### TASK TO COMPLETE
Write out, word for word, the first line of the data below and every line after it through the one containing "from math import".

### ENTRIES PROVIDED
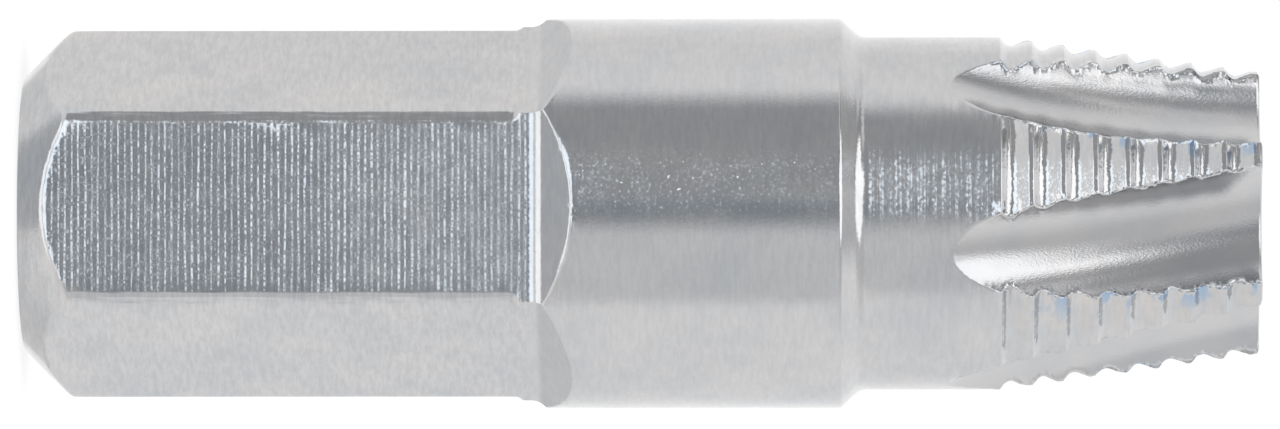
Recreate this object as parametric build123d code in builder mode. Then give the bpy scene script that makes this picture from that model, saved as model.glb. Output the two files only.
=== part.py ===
from build123d import *

import os
from math import acos, asin, cos, radians, sin, tan

# Screw extractor bit, cut from one round bar: a hexagonal drive shank with a chamfered end, a round
# collar, a conical shoulder, a round neck, and a tapered head. The head is ringed by sharp
# serrations, which are closed rings and no thread, and crossed by left-hand spiral flutes.
# Millimetres and degrees. The axis is +Z, the drive end's face lies on Z = 0, the head points up,
# and the normal of one hexagon flat is -Y. Slopes are measured from the axis.

# Round bar that everything is cut from; it is left at its full size only at the collar
collar_radius = 6.0

# Drive shank: the bar turned down by a small step, then milled to a hexagon. Its end chamfer is
# very slightly crowned.
across_flats = 10.0
flat_count = 6
shank_step = 0.34
shank_length = 15.44
end_chamfer_height = 1.48
end_chamfer_slope = 45.0
end_chamfer_crown = 0.02

# Run-out of the flats into the collar
flats_overrun = 0.47
runout_slope = 43.0
mill_corner_radius = 0.65

# Collar, shoulder and neck
collar_length = 9.76
shoulder_step = 0.57
shoulder_slope = 43.5
neck_length = 4.305

# Tapered head and its rings
ring_count = 8
ring_pitch = 0.985
ring_crest_width = 0.14
ring_lead_slope = 19.5
ring_back_slope = 50.0
head_taper = 7.85
tip_land = 0.12

# Spiral flutes. They start straight along the axis and turn more and more towards the tip: the
# twist is their whole turn over the head, and the phase is the first flute's place on the neck.
flute_count = 6
flute_radius = 1.95
flute_run_in = 1.55
flute_slope_at_start = 23.0
flute_slope_at_tip = 8.3
flute_twist = 8.3
flute_phase = 15.6

# Corner radii of the turned outline
end_edge_radius = 0.12
chamfer_edge_radius = 0.35
shank_step_radius = 0.3
collar_edge_radius = 0.2
shoulder_root_radius = 0.6
ring_crest_radius = 0.06
ring_valley_radius = 0.3
tip_edge_radius = 0.09

# Room that a cutter keeps outside the stock where it starts and ends
cutter_clearance = 0.5

# Turned radii, all stepped down from the bar
shank_radius = collar_radius - shank_step
end_face_radius = shank_radius - end_chamfer_height * tan(radians(end_chamfer_slope))
neck_radius = collar_radius - shoulder_step

# Heights of the turned outline, stacked from the drive end's face
collar_end = shank_length + collar_length
neck_start = collar_end + shoulder_step / tan(radians(shoulder_slope))
head_start = neck_start + neck_length
tip_height = head_start + ring_count * ring_pitch + tip_land


def crest_radius(height):
    """Radius of the head's taper, which runs over the crests from the neck's end to the tip."""
    return neck_radius - (height - head_start) * tan(radians(head_taper))


def ring_corners(index):
    """Groove and crest of one ring: a steep fall from the crest before, and a gentle rise."""
    groove_start = head_start + index * ring_pitch
    crest_start = groove_start + ring_pitch - ring_crest_width
    start_radius = crest_radius(groove_start)
    lead = tan(radians(ring_lead_slope))
    back = tan(radians(ring_back_slope))
    fall_height = start_radius - crest_radius(crest_start) + (crest_start - groove_start) * lead
    valley_length = fall_height / (lead + back)
    return [
        (start_radius, groove_start, ring_crest_radius),
        (start_radius - valley_length * back, groove_start + valley_length, ring_valley_radius),
        (crest_radius(crest_start), crest_start, ring_crest_radius),
    ]


# Corners of the turned outline: radius, height and corner radius, from the collar to the tip
turned_corners = [
    (shank_radius, shank_length, shank_step_radius),
    (collar_radius, shank_length, 0),
    (collar_radius, collar_end, collar_edge_radius),
    (neck_radius, neck_start, shoulder_root_radius),
]
for ring in range(ring_count):
    turned_corners += ring_corners(ring)
turned_corners.append((crest_radius(tip_height), tip_height, tip_edge_radius))

# Cutter for one flat: its floor is the flat, and its rounded corner leaves the sloped run-out
flats_end = shank_length + flats_overrun
cutter_reach = collar_radius + cutter_clearance
cutter_top = flats_end + (cutter_reach - across_flats / 2) / tan(radians(runout_slope))
flat_section = Plane(origin=(0, 0, 0), x_dir=(0, -1, 0), z_dir=(-1, 0, 0))

with BuildPart() as flat_cutter:
    with BuildSketch(flat_section):
        with BuildLine():
            FilletPolyline(
                (cutter_reach, -cutter_clearance),
                (across_flats / 2, -cutter_clearance),
                (across_flats / 2, flats_end),
                (cutter_reach, cutter_top),
                (cutter_reach, -cutter_clearance),
                radius=[0, 0, mill_corner_radius, 0],
            )
        make_face()
    extrude(amount=cutter_reach, both=True)


# Path of the round flute cutter's centre. The flute's floor leaves the neck a little before the
# head and falls towards the tip along one wide arc, steepest at its start.
flute_start = head_start - flute_run_in
start_slope = radians(flute_slope_at_start)
tip_slope = radians(flute_slope_at_tip)
floor_arc_radius = (tip_height - flute_start) / (sin(start_slope) - sin(tip_slope))
entry_slope = acos(cos(start_slope) - cutter_clearance / floor_arc_radius)
exit_slope = asin(sin(tip_slope) - cutter_clearance / floor_arc_radius)


def flute_point(slope):
    """Point of the cutter's path where the flute's floor has a given slope."""
    floor_height = flute_start + floor_arc_radius * (sin(start_slope) - sin(slope))
    floor_fall = floor_arc_radius * (cos(slope) - cos(start_slope))
    height = floor_height + flute_radius * sin(slope)
    radius = neck_radius - floor_fall + flute_radius * cos(slope)
    head_share = max(height - head_start, 0) / (tip_height - head_start)
    turn = flute_phase - flute_twist * head_share**2
    angle = radians(turn - 90)
    return (radius * cos(angle), radius * sin(angle), height)


flute_steps = 8
flute_points = [
    flute_point(entry_slope + (exit_slope - entry_slope) * step / flute_steps)
    for step in range(flute_steps + 1)
]

with BuildPart() as flute_cutter:
    with BuildLine() as flute_path:
        Spline(*flute_points)
    with BuildSketch(Plane(origin=flute_path.line @ 0, z_dir=flute_path.line % 0)):
        Circle(flute_radius)
    sweep()

end_face_corner = (end_face_radius, 0)
shank_corner = (shank_radius, end_chamfer_height)

with BuildPart() as screw_extractor:
    with BuildSketch(Plane.XZ) as turned_profile:
        with BuildLine():
            Line((0, 0), end_face_corner)
            SagittaArc(end_face_corner, shank_corner, -end_chamfer_crown)
            outline = [shank_corner]
            outline += [(radius, height) for radius, height, corner in turned_corners]
            outline += [(0, tip_height)]
            FilletPolyline(*outline, radius=[corner for radius, height, corner in turned_corners])
            Line((0, tip_height), (0, 0))
        make_face()
        fillet(turned_profile.vertices().sort_by_distance(end_face_corner)[0], end_edge_radius)
        fillet(turned_profile.vertices().sort_by_distance(shank_corner)[0], chamfer_edge_radius)
    revolve(axis=Axis.Z)
    with PolarLocations(0, flat_count):
        add(flat_cutter.part, mode=Mode.SUBTRACT)
    with PolarLocations(0, flute_count):
        add(flute_cutter.part, mode=Mode.SUBTRACT)

screw_extractor.part.label = "screw_extractor"

os.makedirs("parts", exist_ok=True)
export_step(screw_extractor.part, "parts/screw_extractor.step")
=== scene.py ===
import itertools

import bpy
import numpy as np
from mathutils import Matrix, Vector


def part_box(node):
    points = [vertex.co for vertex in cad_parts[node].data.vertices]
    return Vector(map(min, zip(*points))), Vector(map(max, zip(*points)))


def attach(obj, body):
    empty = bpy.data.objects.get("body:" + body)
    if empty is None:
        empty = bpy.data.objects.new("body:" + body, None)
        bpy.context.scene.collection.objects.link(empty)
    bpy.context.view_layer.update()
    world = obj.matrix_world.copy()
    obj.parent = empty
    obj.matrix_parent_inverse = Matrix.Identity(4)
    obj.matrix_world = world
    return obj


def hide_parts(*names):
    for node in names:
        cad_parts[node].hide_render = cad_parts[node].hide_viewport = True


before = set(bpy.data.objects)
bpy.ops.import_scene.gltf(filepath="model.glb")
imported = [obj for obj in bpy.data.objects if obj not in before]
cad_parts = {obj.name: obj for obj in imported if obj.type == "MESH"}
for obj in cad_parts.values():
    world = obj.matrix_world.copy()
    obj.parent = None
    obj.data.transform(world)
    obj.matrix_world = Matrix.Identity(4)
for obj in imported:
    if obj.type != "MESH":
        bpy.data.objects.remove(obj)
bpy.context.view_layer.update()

# Looks of a screw extractor: a hexagonal drive shank, a collar, a neck and a tapered head with
# serration rings and spiral flutes. The part's surface is built here again as one fine mesh, so
# that its edges are worn and burred as ground steel is, around the frame's own sizes.

# Sizes in millimetres and degrees, in the frame's axes: +Z is the tool's axis, and the drive end
# stands on Z = 0
MM = 0.001
NODE = "screw_extractor"
node_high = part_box(NODE)[1]
tip_height = node_high.z / MM
collar_radius = node_high.x / MM

# Drive shank
flat_distance = 5.0
flat_direction = -90.0
sector_count = 6
sector = 360 / sector_count
shank_radius = collar_radius - 0.34
shank_length = 15.44
step_corner = 0.3
step_draft = 0.01
end_chamfer_height = 1.48
end_chamfer_crown = 0.02
end_edge_corner = 0.12
chamfer_edge_corner = 0.35
flats_end = shank_length + 0.47
runout_slope = 43.0
runout_corner = 0.65

# Collar, shoulder and neck
collar_end = shank_length + 9.76
collar_edge_corner = 0.2
neck_radius = collar_radius - 0.57
shoulder_slope = 43.5
shoulder_root_corner = 0.6
neck_length = 4.305

# Tapered head and its rings
ring_count = 8
ring_pitch = 0.985
ring_crest_width = 0.14
ring_lead_slope = 19.5
ring_back_slope = 50.0
ring_crest_corner = 0.06
ring_crest_wear = 0.14
ring_valley_corner = 0.3
head_taper = 7.85

# Spiral flutes, round in section, which turn more and more towards the tip
flute_radius = 1.95
flute_run_in = 1.55
flute_slope_at_start = 23.0
flute_slope_at_tip = 8.3
flute_twist = 8.3
flute_phase = 15.6

# Heights that follow from them
neck_start = collar_end + (collar_radius - neck_radius) / np.tan(np.radians(shoulder_slope))
head_start = neck_start + neck_length
cutter_change = (flats_end + collar_end) / 2


def crest_radius(height):
    """Radius of the taper over the ring crests."""
    return neck_radius - (height - head_start) * np.tan(np.radians(head_taper))


def ring_corners(index):
    """Corners (height, radius, corner radius) of one ring: a steep fall and a gentle rise."""
    groove_start = head_start + index * ring_pitch
    crest_start = groove_start + ring_pitch - ring_crest_width
    start_radius = crest_radius(groove_start)
    lead = np.tan(np.radians(ring_lead_slope))
    back = np.tan(np.radians(ring_back_slope))
    fall_height = start_radius - crest_radius(crest_start) + (crest_start - groove_start) * lead
    valley = fall_height / (lead + back)
    return [
        (groove_start, start_radius, ring_crest_corner),
        (groove_start + valley, start_radius - valley * back, ring_valley_corner),
        (crest_start, crest_radius(crest_start), ring_crest_wear),
    ]


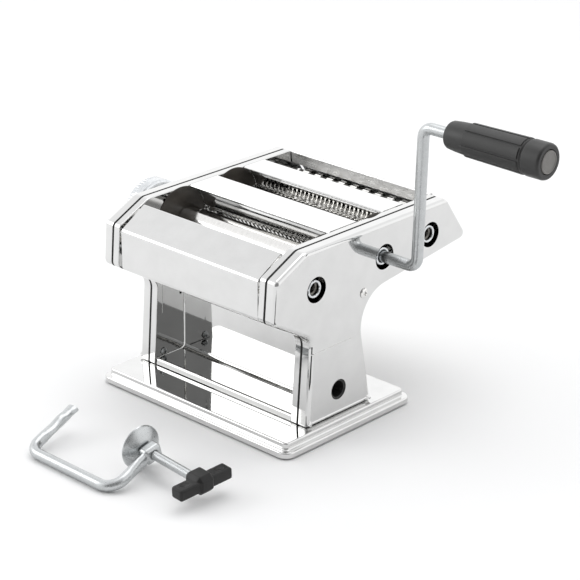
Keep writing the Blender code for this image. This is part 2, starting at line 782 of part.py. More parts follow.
def socket(name, parent):
    """The bright socket on a shaft's end, which takes the crank."""
    near = PLATE_OUTER + TOUCH_GAP
    far = COVER_OUTER - SOCKET_SUNK
    profile = tube_profile(near, far, SOCKET_RADIUS, SOCKET_BORE)
    turned(name, profile, "chromed_steel", parent, 20, closed=True)


# ---- crank --------------------------------------------------------------------------
def crank(shaft, grip_axis):
    """The bent rod, measured from the shaft that it plugs into, and its turning grip."""
    low = arc((CRANK_REACH_X - CRANK_BEND, CRANK_BEND), CRANK_BEND, -90, 0, CRANK_BEND_STEPS)
    top_centre = (CRANK_REACH_X + CRANK_LEAN + CRANK_BEND, CRANK_ARM - CRANK_BEND)
    high = arc(top_centre, CRANK_BEND, 180, 90, CRANK_BEND_STEPS)
    path = [(PLATE_OUTER + 0.0015, 0.0), *low, *high, (GRIP_FAR_X - 0.012, CRANK_ARM)]
    points = [(along, 0.0, up) for along, up in path]
    wire("crank_rod", points, CRANK_ROD, "zinc_steel", shaft)

    near, far = GRIP_NEAR_X, GRIP_FAR_X
    outer = [
        (far, 0.0122),
        (far - 0.0015, 0.0134),
        (far - 0.0150, 0.0137),
        (far - 0.0165, 0.0128),
        (far - 0.0185, 0.0135),
        (near + 0.0260, 0.0127),
        (near + 0.0220, 0.0119),
        (near + 0.0012, 0.0104),
        (near, 0.0094),
    ]
    cup = far - GRIP_CUP_DEPTH
    inner = [(near, GRIP_BORE), (cup, GRIP_BORE), (cup, GRIP_CUP), (far, GRIP_CUP)]
    profile = outer + inner
    grip = turned("crank_grip", profile, "black_plastic", grip_axis, GRIP_SIDES, closed=True)
    grip.modifiers["turned"].use_smooth_shade = False
    cap = [(far + 0.0006, 0.0058), (far - 0.0002, GRIP_CAP), (cup + 0.0004, GRIP_CAP)]
    turned("crank_grip_cap", rod_profile(cap), "grey_plastic", grip_axis, 20)


# ---- thickness dial -----------------------------------------------------------------
def dial(machine, axis):
    """The dial on the left, its shaft in the cover, and the collar behind it."""
    near, far = DIAL_NEAR_X, DIAL_FAR_X
    bore = DIAL_SHAFT + TOUCH_GAP
    shaft_ends = [(SHAFT_END_X - 2 * TOUCH_GAP, DIAL_SHAFT), (far + 0.0040, DIAL_SHAFT)]
    turned("dial_shaft", rod_profile(shaft_ends), "zinc_steel", axis, 16)
    sleeve = tube_profile(COLLAR_END, -COVER_OUTER - TOUCH_GAP, COLLAR_RADIUS, bore)
    collar = turned("dial_collar", sleeve, "chromed_steel", machine, 20, closed=True)
    collar.location = (0.0, ADJUST_Y, ADJUST_Z)
    profile = [
        (near, 0.0230),
        (near - 0.0012, DIAL_RADIUS - 0.0010),
        (near - 0.0030, DIAL_RADIUS),
        (far + 0.0030, DIAL_RADIUS - 0.0006),
        (far + 0.0008, DIAL_RADIUS - 0.0024),
        (far, 0.0200),
        (far, 0.0),
        (far + DIAL_POCKET, 0.0),
        (far + DIAL_POCKET, bore),
        (near, bore),
    ]
    turned("dial_knob", profile, "chromed_steel", axis, 28, closed=True)


# ---- table clamp --------------------------------------------------------------------
def clamp(frame_axis, screw_axis):
    """A bent bar with a flattened tip, and a screw through the eye at its other end."""
    corners = [
        (*CLAMP_TIP, 0), (CLAMP_NEAR_U, 0.0, CLAMP_BEND), (CLAMP_FAR_U + 0.003, 0.0, CLAMP_BEND),
        (*CLAMP_EYE, 0),
    ]
    points = [(u, v, 0.0) for u, v in rounded(corners, closed=False)]
    bar = wire("clamp_bar", points, CLAMP_ROD, "zinc_steel", frame_axis)
    eye = helper("clamp_eye", box_mesh("clamp_eye", EYE_SIZE, bevel=EYE_BEVEL), screw_axis)
    boolean(bar, eye, "UNION")
    tip = helper("clamp_tip", box_mesh("clamp_tip", TIP_SIZE, bevel=TIP_BEVEL), frame_axis)
    tip.location = (*CLAMP_TIP, 0.0)
    boolean(bar, tip, "UNION")
    hole = [(0.0, 0.0, SCREW_RADIUS + TOUCH_GAP)]
    boolean(bar, bores("clamp_thread", hole, -EYE_DRILL, EYE_DRILL, screw_axis))

    turned("clamp_pad", PAD_CUP, "zinc_steel", screw_axis, 28)
    screw = rod_profile([(SCREW_FAR_X, SCREW_RADIUS), (SCREW_NEAR_X, SCREW_RADIUS)])
    turned("clamp_screw", screw, "zinc_steel", screw_axis, 16)

    paddles = box_mesh("clamp_wing", WING_SIZE, (WING_X, 0.0, 0.0), WING_BEVEL)
    wing = node("clamp_wing", paddles, "black_plastic", screw_axis)
    wing.rotation_euler.x = WING_TURN
    hub_mesh = box_mesh("clamp_wing_hub", HUB_SIZE, (HUB_X, 0.0, 0.0), HUB_BEVEL)
    hub = helper("clamp_wing_hub", hub_mesh, screw_axis)
    hub.rotation_euler.x = WING_TURN
    boolean(wing, hub, "UNION")
    boolean(wing, bores("wing_bore", hole, *WING_BORE, screw_axis))


# ---- the whole set ------------------------------------------------------------------
def build():
    origin = empty("set_origin", None, SET_SHIFT)
    machine = empty("machine", origin)
    base_tray(machine)
    foot_pads(machine)
    side_plates(machine)
    side_covers(machine)
    cover_rivets(machine)
    leg_brackets(machine)
    clamp_sleeve(machine)
    sheets(machine)
    tie_rods(machine)
    strippers(machine)

    drive = empty("drive_axis", machine, (0.0, DRIVE_Y, DRIVE_Z))
    adjust = empty("adjust_axis", machine, (0.0, ADJUST_Y, ADJUST_Z))
    mid_drive = empty("mid_drive_axis", machine, (0.0, MID_Y, MID_Z))
    mid_driven = empty("mid_driven_axis", machine, (0.0, MID_Y + CUTTER_SPACING, MID_Z))
    rear_drive = empty("rear_drive_axis", machine, (0.0, REAR_Y, REAR_Z))
    rear_driven = empty("rear_driven_axis", machine, (0.0, REAR_Y + CUTTER_SPACING, REAR_Z))
    smooth_pair(drive, adjust)
    adjust_bushes(adjust)
    cutter_pair("narrow", NARROW_PITCH, NARROW_SIDES, mid_drive, mid_driven)
    cutter_pair("wide", WIDE_PITCH, WIDE_SIDES, rear_drive, rear_driven)
    socket("socket_front", drive)
    socket("socket_center", mid_drive)
    socket("socket_rear", rear_drive)
    dial(machine, adjust)

    grip_axis = empty("grip_axis", mid_drive, (0.0, 0.0, CRANK_ARM))
    crank(mid_drive, grip_axis)

    clamp_frame = empty("clamp_frame", origin, (0.0, CLAMP_BACK_Y, CLAMP_ROD), (CLAMP_TILT, 0.0, 0.0))
    screw_axis = empty("screw_axis", clamp_frame, (*CLAMP_EYE, 0.0), (0.0, 0.0, SCREW_LEAN))
    clamp(clamp_frame, screw_axis)


clear_scene()
SET = collection("pasta_machine")
CUTTERS = collection("cutters", helper=True)
build()
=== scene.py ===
"""The looks of a hand-cranked pasta machine and its table clamp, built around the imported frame.

Pieces are modelled round the machine's own middle, in metres, and then moved to where the
frame has it. X runs along the rollers towards the crank, and the front faces -Y.
"""

import json
import math

import bmesh
import bpy
from mathutils import Euler, Matrix, Vector


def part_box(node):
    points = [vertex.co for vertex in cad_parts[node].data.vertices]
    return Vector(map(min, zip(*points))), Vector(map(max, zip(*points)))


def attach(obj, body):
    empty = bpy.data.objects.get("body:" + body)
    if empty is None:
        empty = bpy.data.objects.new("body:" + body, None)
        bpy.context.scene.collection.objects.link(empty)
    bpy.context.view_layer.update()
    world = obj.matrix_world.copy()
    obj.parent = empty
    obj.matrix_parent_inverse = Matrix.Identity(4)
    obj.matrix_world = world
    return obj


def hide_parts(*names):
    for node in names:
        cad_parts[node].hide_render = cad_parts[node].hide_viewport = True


bl_info = {
    "name": "Pasta machine",
    "version": (1, 0, 0),
    "blender": (4, 5, 0),
    "location": "View3D > Sidebar > Pasta",
    "description": "Models a polished pasta machine and its clamp around a packed frame",
    "category": "Add Mesh",
}

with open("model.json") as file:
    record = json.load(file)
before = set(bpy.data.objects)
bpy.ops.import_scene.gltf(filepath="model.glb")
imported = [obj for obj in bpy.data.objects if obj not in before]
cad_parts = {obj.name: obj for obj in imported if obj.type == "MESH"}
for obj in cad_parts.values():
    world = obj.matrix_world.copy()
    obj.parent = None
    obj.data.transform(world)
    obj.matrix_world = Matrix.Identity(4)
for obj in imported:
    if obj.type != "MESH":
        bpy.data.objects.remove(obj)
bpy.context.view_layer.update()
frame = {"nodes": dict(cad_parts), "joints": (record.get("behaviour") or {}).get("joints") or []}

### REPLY
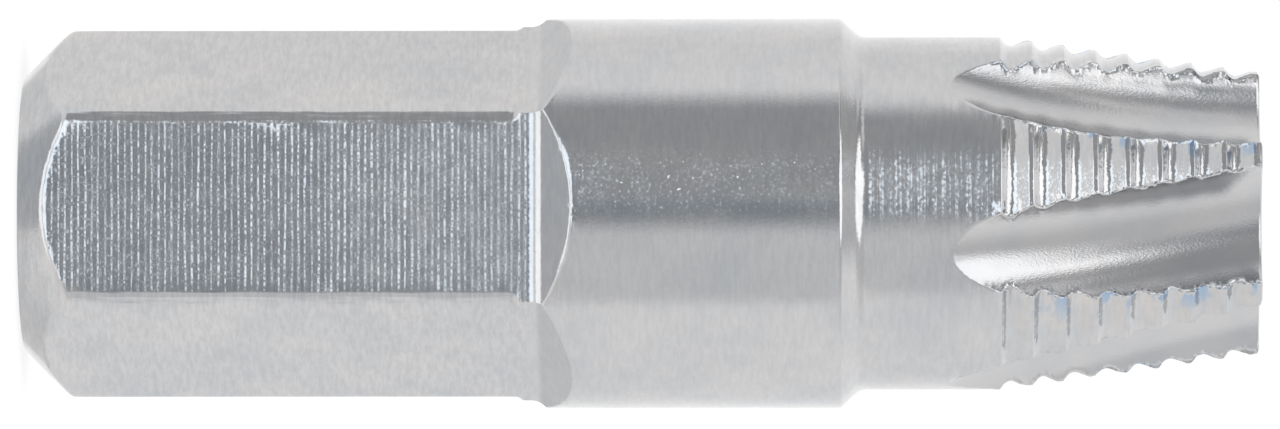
Recreate this object as parametric build123d code in builder mode. Then give the bpy scene script that makes this picture from that model, saved as model.glb. Output the two files only.
=== part.py ===
from build123d import *

import os
from math import acos, asin, cos, radians, sin, tan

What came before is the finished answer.